Lean into pantry items from local producers
Some of the most meaningful additions to a holiday table come from small-batch pantry items: local honey for glazing, apple cider for deglazing roasting pans, fruit preserves as condiments, herb salts or infused vinegars as finishing touches.
These items often come from small producers who do not primarily identify as farms — artisan food makers, foragers, small-batch fermenters. They are worth seeking out because they add depth and story to a meal in a way that few supermarket items can match.
Think about presentation and the table as a whole
A locally sourced holiday meal often looks more interesting than a conventionally assembled one. Heirloom vegetables come in unexpected shapes and colors. Heritage breed meats have different textures. Small-batch dairy sits on the table in jars rather than in plastic tubs.
Lean into this.
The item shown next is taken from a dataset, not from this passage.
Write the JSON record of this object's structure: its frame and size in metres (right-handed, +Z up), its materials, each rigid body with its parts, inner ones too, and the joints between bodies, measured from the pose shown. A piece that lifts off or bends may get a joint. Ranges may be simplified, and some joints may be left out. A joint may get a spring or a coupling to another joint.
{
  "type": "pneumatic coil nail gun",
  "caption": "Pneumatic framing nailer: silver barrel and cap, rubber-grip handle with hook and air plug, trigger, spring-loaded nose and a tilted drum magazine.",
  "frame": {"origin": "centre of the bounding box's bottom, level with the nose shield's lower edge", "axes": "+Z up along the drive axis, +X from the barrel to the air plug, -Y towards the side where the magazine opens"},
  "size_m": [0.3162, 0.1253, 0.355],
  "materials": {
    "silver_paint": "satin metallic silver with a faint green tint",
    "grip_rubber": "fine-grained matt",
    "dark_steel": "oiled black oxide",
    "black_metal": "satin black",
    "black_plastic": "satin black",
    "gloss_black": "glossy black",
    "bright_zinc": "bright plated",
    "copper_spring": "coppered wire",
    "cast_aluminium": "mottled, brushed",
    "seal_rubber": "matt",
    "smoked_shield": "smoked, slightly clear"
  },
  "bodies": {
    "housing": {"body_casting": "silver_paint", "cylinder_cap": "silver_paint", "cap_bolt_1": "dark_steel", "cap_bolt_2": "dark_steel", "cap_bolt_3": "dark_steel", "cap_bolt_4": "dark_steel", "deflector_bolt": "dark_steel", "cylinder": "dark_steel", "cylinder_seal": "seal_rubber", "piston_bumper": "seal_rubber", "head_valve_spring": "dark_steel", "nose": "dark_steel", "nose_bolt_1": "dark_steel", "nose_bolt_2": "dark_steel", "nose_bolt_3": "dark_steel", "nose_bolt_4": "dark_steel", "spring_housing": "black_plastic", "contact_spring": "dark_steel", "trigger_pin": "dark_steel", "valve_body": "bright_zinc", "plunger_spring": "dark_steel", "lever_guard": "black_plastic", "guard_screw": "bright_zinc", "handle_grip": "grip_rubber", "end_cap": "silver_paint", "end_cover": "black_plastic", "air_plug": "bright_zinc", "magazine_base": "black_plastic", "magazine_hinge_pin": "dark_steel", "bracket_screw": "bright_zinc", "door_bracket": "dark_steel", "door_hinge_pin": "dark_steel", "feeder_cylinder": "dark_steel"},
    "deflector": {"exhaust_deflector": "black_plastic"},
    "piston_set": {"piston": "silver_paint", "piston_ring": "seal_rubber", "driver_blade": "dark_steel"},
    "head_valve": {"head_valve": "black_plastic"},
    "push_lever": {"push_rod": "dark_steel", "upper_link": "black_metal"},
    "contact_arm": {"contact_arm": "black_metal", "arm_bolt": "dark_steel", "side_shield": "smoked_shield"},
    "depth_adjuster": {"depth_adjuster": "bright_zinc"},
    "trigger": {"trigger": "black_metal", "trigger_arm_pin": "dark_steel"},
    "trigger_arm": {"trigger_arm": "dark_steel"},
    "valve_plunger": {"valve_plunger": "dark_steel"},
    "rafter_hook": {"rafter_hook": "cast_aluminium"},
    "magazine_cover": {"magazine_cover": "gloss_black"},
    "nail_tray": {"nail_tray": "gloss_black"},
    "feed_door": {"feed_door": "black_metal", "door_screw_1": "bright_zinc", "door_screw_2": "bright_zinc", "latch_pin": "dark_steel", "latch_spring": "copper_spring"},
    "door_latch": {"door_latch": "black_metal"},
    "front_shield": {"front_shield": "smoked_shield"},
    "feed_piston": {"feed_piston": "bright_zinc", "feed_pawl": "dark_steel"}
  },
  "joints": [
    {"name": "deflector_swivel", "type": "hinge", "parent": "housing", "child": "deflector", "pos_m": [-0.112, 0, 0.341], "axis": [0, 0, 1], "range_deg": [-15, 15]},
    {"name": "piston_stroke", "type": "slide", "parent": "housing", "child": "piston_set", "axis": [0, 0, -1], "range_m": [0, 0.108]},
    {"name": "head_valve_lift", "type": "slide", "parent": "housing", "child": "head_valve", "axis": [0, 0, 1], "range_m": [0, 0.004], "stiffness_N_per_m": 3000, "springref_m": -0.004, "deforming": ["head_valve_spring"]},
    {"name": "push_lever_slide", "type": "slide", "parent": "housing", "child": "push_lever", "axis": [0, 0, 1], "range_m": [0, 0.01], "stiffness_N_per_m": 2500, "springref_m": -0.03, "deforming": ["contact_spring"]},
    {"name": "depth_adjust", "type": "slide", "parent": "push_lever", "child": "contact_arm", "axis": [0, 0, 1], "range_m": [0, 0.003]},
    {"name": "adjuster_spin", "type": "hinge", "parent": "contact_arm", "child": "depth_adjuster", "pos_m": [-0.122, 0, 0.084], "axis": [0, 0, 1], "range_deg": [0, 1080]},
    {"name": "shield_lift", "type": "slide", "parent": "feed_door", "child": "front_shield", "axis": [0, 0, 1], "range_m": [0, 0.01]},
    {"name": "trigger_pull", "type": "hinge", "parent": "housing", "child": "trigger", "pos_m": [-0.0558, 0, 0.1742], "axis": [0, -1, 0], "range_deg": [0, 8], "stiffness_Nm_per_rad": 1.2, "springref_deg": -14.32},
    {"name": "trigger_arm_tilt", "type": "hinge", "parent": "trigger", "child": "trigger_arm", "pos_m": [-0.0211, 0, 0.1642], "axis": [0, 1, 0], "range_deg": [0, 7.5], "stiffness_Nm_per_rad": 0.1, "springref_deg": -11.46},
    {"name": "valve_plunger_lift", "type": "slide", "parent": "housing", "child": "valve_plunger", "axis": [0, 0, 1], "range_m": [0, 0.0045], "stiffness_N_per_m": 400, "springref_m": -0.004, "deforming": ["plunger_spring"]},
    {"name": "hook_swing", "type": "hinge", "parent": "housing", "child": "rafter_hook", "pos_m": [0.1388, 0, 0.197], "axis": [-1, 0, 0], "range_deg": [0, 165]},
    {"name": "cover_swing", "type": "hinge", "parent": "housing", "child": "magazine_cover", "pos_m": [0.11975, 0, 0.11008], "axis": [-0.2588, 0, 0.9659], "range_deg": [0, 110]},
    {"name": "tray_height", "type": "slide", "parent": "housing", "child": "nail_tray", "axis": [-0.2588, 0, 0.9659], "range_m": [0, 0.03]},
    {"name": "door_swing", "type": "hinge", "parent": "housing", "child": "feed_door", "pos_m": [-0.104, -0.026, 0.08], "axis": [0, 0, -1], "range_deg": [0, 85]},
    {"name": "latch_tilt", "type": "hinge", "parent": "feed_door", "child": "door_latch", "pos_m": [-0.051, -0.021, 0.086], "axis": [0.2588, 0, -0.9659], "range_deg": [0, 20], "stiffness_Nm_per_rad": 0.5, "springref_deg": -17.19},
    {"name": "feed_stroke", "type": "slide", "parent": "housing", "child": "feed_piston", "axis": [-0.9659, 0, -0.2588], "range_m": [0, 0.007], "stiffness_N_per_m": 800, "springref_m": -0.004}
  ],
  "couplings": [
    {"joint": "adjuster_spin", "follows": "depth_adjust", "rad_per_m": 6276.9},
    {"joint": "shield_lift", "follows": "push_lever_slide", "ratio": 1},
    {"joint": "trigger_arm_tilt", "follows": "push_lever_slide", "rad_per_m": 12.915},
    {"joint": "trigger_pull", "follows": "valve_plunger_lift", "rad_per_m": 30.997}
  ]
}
A few misshapen parsnips arranged with herbs in a serving dish look more alive than perfectly uniform grocery store produce. The visual variety is part of the story you are telling.
Make it repeatable
The best version of this approach is not a one-off effort. It is the beginning of a pattern — knowing which producers you trust, understanding the general shape of what is available each fall, and placing your orders a little earlier each year because you already know what you want.
CollectiveCrop is designed to make this kind of repeat, relationship-driven buying easy. When you can find your turkey farmer, your vegetable grower, and your honey producer in the same place, building a holiday meal from local ingredients stops feeling like a project and starts feeling like a regular habit.
The meal as a statement of values
Holiday meals are one of the few occasions when people genuinely pause and notice what they are eating. When the food comes from nearby farms and producers whose names you can share, that attention lands somewhere meaningful.
You do not need to make it the centerpiece of conversation. But it will be there — in the flavor of a properly raised bird, in the texture of a roasted root vegetable at peak ripeness, in the satisfaction of a table that required intention to build.
That is the case for doing it this way. Not because it is more complicated, but because it is more alive.